#### Data provided:

▼

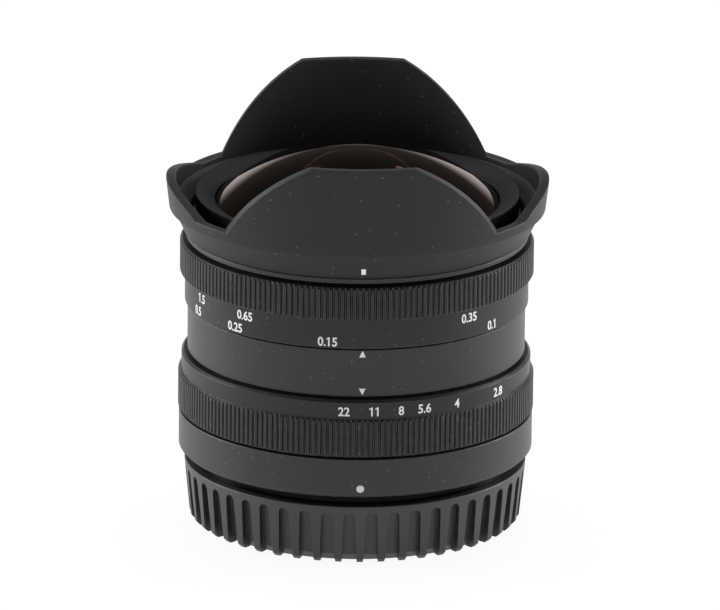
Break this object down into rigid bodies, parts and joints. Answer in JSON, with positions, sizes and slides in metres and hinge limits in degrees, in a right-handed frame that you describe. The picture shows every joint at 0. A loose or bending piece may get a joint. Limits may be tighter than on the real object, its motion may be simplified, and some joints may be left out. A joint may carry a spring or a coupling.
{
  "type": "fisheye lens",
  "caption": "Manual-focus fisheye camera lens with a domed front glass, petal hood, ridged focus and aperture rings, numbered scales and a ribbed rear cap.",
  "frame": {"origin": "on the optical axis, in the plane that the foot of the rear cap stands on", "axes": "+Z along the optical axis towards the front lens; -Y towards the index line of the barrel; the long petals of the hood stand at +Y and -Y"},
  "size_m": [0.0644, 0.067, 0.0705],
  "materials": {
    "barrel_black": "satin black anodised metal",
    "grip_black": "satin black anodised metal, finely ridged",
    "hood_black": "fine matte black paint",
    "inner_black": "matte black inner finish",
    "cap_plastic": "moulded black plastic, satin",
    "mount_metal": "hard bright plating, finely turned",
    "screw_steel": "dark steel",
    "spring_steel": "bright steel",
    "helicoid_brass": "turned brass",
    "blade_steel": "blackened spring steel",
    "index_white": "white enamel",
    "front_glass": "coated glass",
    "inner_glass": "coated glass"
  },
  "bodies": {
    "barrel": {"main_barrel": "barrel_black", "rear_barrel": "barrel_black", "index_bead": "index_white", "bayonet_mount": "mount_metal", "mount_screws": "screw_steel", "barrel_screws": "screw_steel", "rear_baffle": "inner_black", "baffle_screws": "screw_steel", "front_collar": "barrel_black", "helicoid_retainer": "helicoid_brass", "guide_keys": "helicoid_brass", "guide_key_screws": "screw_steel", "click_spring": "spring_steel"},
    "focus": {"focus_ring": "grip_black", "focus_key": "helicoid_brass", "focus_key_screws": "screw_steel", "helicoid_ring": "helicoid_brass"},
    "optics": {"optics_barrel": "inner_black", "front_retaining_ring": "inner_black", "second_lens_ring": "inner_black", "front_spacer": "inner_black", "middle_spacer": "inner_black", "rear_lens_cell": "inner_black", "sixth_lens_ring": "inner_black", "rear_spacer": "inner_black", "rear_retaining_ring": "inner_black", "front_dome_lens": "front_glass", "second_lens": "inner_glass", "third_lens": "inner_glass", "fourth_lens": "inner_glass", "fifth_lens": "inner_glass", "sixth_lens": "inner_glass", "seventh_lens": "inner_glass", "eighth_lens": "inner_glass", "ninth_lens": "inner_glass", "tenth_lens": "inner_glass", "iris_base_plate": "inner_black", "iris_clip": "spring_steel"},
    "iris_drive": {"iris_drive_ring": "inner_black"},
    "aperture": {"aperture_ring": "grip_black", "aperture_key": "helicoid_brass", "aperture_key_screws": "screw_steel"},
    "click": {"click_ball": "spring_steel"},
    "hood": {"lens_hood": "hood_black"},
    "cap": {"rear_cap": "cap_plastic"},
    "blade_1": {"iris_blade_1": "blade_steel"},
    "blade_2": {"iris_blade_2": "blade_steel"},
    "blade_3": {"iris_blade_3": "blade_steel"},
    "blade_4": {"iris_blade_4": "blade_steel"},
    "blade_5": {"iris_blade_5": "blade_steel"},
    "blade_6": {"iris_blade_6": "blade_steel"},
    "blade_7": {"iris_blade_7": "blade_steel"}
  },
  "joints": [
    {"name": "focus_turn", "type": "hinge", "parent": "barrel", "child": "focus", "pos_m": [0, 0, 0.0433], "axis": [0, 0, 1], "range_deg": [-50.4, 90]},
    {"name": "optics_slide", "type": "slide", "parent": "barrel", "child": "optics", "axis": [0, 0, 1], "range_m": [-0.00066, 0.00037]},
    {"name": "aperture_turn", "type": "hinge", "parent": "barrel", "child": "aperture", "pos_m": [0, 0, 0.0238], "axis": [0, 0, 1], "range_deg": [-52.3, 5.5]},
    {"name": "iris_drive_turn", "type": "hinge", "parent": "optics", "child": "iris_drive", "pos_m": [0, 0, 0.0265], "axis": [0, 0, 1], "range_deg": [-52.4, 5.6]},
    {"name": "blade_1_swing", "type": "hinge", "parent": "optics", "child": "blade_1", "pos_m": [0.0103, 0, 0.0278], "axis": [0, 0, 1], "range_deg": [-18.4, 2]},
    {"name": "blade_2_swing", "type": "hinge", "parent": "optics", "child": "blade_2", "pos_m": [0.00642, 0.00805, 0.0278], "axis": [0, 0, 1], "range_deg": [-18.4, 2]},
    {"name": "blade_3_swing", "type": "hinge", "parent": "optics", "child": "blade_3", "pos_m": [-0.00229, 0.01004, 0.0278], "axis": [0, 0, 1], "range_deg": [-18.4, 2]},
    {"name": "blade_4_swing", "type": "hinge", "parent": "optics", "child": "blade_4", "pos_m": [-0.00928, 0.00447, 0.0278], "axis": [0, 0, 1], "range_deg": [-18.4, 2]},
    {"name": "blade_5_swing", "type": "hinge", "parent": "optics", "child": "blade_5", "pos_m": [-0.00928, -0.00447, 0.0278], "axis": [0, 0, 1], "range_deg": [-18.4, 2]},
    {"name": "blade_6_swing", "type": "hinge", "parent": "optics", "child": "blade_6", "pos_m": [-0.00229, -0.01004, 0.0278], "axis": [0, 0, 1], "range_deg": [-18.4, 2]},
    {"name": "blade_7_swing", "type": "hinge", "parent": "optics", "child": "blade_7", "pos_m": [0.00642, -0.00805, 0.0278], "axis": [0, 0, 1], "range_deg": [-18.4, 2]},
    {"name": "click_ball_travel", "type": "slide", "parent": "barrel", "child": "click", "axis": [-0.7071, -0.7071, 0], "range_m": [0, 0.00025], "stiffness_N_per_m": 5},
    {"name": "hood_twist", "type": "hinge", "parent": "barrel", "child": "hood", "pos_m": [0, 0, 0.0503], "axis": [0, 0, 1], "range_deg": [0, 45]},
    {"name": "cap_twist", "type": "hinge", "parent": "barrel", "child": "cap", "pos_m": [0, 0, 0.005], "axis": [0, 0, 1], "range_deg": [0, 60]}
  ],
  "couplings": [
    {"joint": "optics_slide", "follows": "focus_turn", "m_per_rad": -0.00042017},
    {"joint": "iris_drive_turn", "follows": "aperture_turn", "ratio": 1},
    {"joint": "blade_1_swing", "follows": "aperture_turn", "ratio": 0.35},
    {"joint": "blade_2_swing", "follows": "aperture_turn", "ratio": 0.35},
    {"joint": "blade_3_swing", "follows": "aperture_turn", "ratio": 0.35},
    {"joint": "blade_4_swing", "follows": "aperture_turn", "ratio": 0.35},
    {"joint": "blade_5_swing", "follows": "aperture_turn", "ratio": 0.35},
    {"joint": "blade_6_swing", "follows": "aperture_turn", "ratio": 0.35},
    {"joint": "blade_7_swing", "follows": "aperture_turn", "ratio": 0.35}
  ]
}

▲

#### Task to complete:
Set down the listing in full, keeping every word exactly as it is.

#### Finished answer:
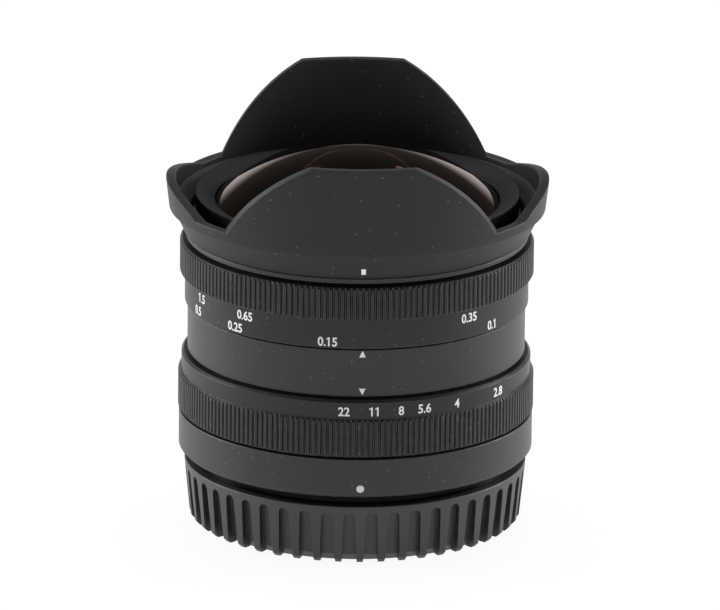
Break this object down into rigid bodies, parts and joints. Answer in JSON, with positions, sizes and slides in metres and hinge limits in degrees, in a right-handed frame that you describe. The picture shows every joint at 0. A loose or bending piece may get a joint. Limits may be tighter than on the real object, its motion may be simplified, and some joints may be left out. A joint may carry a spring or a coupling.
{
  "type": "fisheye lens",
  "caption": "Manual-focus fisheye camera lens with a domed front glass, petal hood, ridged focus and aperture rings, numbered scales and a ribbed rear cap.",
  "frame": {"origin": "on the optical axis, in the plane that the foot of the rear cap stands on", "axes": "+Z along the optical axis towards the front lens; -Y towards the index line of the barrel; the long petals of the hood stand at +Y and -Y"},
  "size_m": [0.0644, 0.067, 0.0705],
  "materials": {
    "barrel_black": "satin black anodised metal",
    "grip_black": "satin black anodised metal, finely ridged",
    "hood_black": "fine matte black paint",
    "inner_black": "matte black inner finish",
    "cap_plastic": "moulded black plastic, satin",
    "mount_metal": "hard bright plating, finely turned",
    "screw_steel": "dark steel",
    "spring_steel": "bright steel",
    "helicoid_brass": "turned brass",
    "blade_steel": "blackened spring steel",
    "index_white": "white enamel",
    "front_glass": "coated glass",
    "inner_glass": "coated glass"
  },
  "bodies": {
    "barrel": {"main_barrel": "barrel_black", "rear_barrel": "barrel_black", "index_bead": "index_white", "bayonet_mount": "mount_metal", "mount_screws": "screw_steel", "barrel_screws": "screw_steel", "rear_baffle": "inner_black", "baffle_screws": "screw_steel", "front_collar": "barrel_black", "helicoid_retainer": "helicoid_brass", "guide_keys": "helicoid_brass", "guide_key_screws": "screw_steel", "click_spring": "spring_steel"},
    "focus": {"focus_ring": "grip_black", "focus_key": "helicoid_brass", "focus_key_screws": "screw_steel", "helicoid_ring": "helicoid_brass"},
    "optics": {"optics_barrel": "inner_black", "front_retaining_ring": "inner_black", "second_lens_ring": "inner_black", "front_spacer": "inner_black", "middle_spacer": "inner_black", "rear_lens_cell": "inner_black", "sixth_lens_ring": "inner_black", "rear_spacer": "inner_black", "rear_retaining_ring": "inner_black", "front_dome_lens": "front_glass", "second_lens": "inner_glass", "third_lens": "inner_glass", "fourth_lens": "inner_glass", "fifth_lens": "inner_glass", "sixth_lens": "inner_glass", "seventh_lens": "inner_glass", "eighth_lens": "inner_glass", "ninth_lens": "inner_glass", "tenth_lens": "inner_glass", "iris_base_plate": "inner_black", "iris_clip": "spring_steel"},
    "iris_drive": {"iris_drive_ring": "inner_black"},
    "aperture": {"aperture_ring": "grip_black", "aperture_key": "helicoid_brass", "aperture_key_screws": "screw_steel"},
    "click": {"click_ball": "spring_steel"},
    "hood": {"lens_hood": "hood_black"},
    "cap": {"rear_cap": "cap_plastic"},
    "blade_1": {"iris_blade_1": "blade_steel"},
    "blade_2": {"iris_blade_2": "blade_steel"},
    "blade_3": {"iris_blade_3": "blade_steel"},
    "blade_4": {"iris_blade_4": "blade_steel"},
    "blade_5": {"iris_blade_5": "blade_steel"},
    "blade_6": {"iris_blade_6": "blade_steel"},
    "blade_7": {"iris_blade_7": "blade_steel"}
  },
  "joints": [
    {"name": "focus_turn", "type": "hinge", "parent": "barrel", "child": "focus", "pos_m": [0, 0, 0.0433], "axis": [0, 0, 1], "range_deg": [-50.4, 90]},
    {"name": "optics_slide", "type": "slide", "parent": "barrel", "child": "optics", "axis": [0, 0, 1], "range_m": [-0.00066, 0.00037]},
    {"name": "aperture_turn", "type": "hinge", "parent": "barrel", "child": "aperture", "pos_m": [0, 0, 0.0238], "axis": [0, 0, 1], "range_deg": [-52.3, 5.5]},
    {"name": "iris_drive_turn", "type": "hinge", "parent": "optics", "child": "iris_drive", "pos_m": [0, 0, 0.0265], "axis": [0, 0, 1], "range_deg": [-52.4, 5.6]},
    {"name": "blade_1_swing", "type": "hinge", "parent": "optics", "child": "blade_1", "pos_m": [0.0103, 0, 0.0278], "axis": [0, 0, 1], "range_deg": [-18.4, 2]},
    {"name": "blade_2_swing", "type": "hinge", "parent": "optics", "child": "blade_2", "pos_m": [0.00642, 0.00805, 0.0278], "axis": [0, 0, 1], "range_deg": [-18.4, 2]},
    {"name": "blade_3_swing", "type": "hinge", "parent": "optics", "child": "blade_3", "pos_m": [-0.00229, 0.01004, 0.0278], "axis": [0, 0, 1], "range_deg": [-18.4, 2]},
    {"name": "blade_4_swing", "type": "hinge", "parent": "optics", "child": "blade_4", "pos_m": [-0.00928, 0.00447, 0.0278], "axis": [0, 0, 1], "range_deg": [-18.4, 2]},
    {"name": "blade_5_swing", "type": "hinge", "parent": "optics", "child": "blade_5", "pos_m": [-0.00928, -0.00447, 0.0278], "axis": [0, 0, 1], "range_deg": [-18.4, 2]},
    {"name": "blade_6_swing", "type": "hinge", "parent": "optics", "child": "blade_6", "pos_m": [-0.00229, -0.01004, 0.0278], "axis": [0, 0, 1], "range_deg": [-18.4, 2]},
    {"name": "blade_7_swing", "type": "hinge", "parent": "optics", "child": "blade_7", "pos_m": [0.00642, -0.00805, 0.0278], "axis": [0, 0, 1], "range_deg": [-18.4, 2]},
    {"name": "click_ball_travel", "type": "slide", "parent": "barrel", "child": "click", "axis": [-0.7071, -0.7071, 0], "range_m": [0, 0.00025], "stiffness_N_per_m": 5},
    {"name": "hood_twist", "type": "hinge", "parent": "barrel", "child": "hood", "pos_m": [0, 0, 0.0503], "axis": [0, 0, 1], "range_deg": [0, 45]},
    {"name": "cap_twist", "type": "hinge", "parent": "barrel", "child": "cap", "pos_m": [0, 0, 0.005], "axis": [0, 0, 1], "range_deg": [0, 60]}
  ],
  "couplings": [
    {"joint": "optics_slide", "follows": "focus_turn", "m_per_rad": -0.00042017},
    {"joint": "iris_drive_turn", "follows": "aperture_turn", "ratio": 1},
    {"joint": "blade_1_swing", "follows": "aperture_turn", "ratio": 0.35},
    {"joint": "blade_2_swing", "follows": "aperture_turn", "ratio": 0.35},
    {"joint": "blade_3_swing", "follows": "aperture_turn", "ratio": 0.35},
    {"joint": "blade_4_swing", "follows": "aperture_turn", "ratio": 0.35},
    {"joint": "blade_5_swing", "follows": "aperture_turn", "ratio": 0.35},
    {"joint": "blade_6_swing", "follows": "aperture_turn", "ratio": 0.35},
    {"joint": "blade_7_swing", "follows": "aperture_turn", "ratio": 0.35}
  ]
}